In the transition from having an idea to founding a startup, Song is balancing the needs of the present, such as sales, and the future, related to technology tasks and to how AI is rapidly evolving, with both positive and negative impacts on the field of cybersecurity.
As a new founder, Song finds inspiration from talking to QED customers, who provide insights into their problems and next things to work on, as well as with venture capital organizations. “They like to play devil’s advocate,” said Song. “They ask really good questions, which really make me think about the work we are doing and what else we need to consider.”

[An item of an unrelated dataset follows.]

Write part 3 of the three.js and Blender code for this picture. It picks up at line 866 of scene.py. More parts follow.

Regarding the use of AI in cybersecurity, Song also highlights that the speed at which the technology field is changing poses challenges and adds complexity. Song’s advisor, Professor Kim, at Georgia Tech remains not only an advisor to QED, but also a mentor. “He has been in this space for around 20 years. Due to this, he can provide perspective about these times of extreme volatility, including how to keep focusing on what we are good at no matter what the external perspective,” said Song.

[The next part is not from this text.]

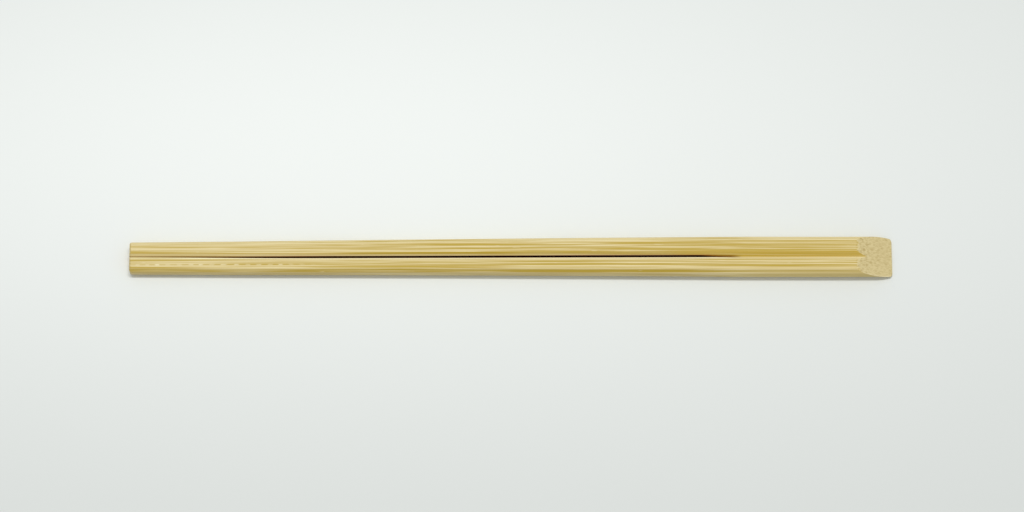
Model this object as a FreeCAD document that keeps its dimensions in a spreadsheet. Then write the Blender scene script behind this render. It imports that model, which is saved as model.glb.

Move Fast, Without Breaking Trust
Quod erat demonstrandum is a Latin phrase meaning “that which has been demonstrated”. And proving that cryptocurrency can be reliable, secure, and trustworthy for both financial institutions, companies, and consumers is exactly what QED is working to do.
As cryptocurrency is becoming more integrated into the economy, such as with stablecoins being used in fintech payments and fintech companies using blockchain rails for efficiency, it must become something that people can trust.
QED is supporting clients, including the Ethereum Foundation, while also continuing their research. QED’s technical work explores how to expand on the DARPA AIxCC-winning autonomous vulnerability discovery paired with the human review the team provides of the protocol security across blockchain infrastructure.
“In cryptocurrency hacks, your balance can become zero in a matter of seconds. And this has happened over the past five years,” said Song. “At QED, we allow people to move fast, but not break things.”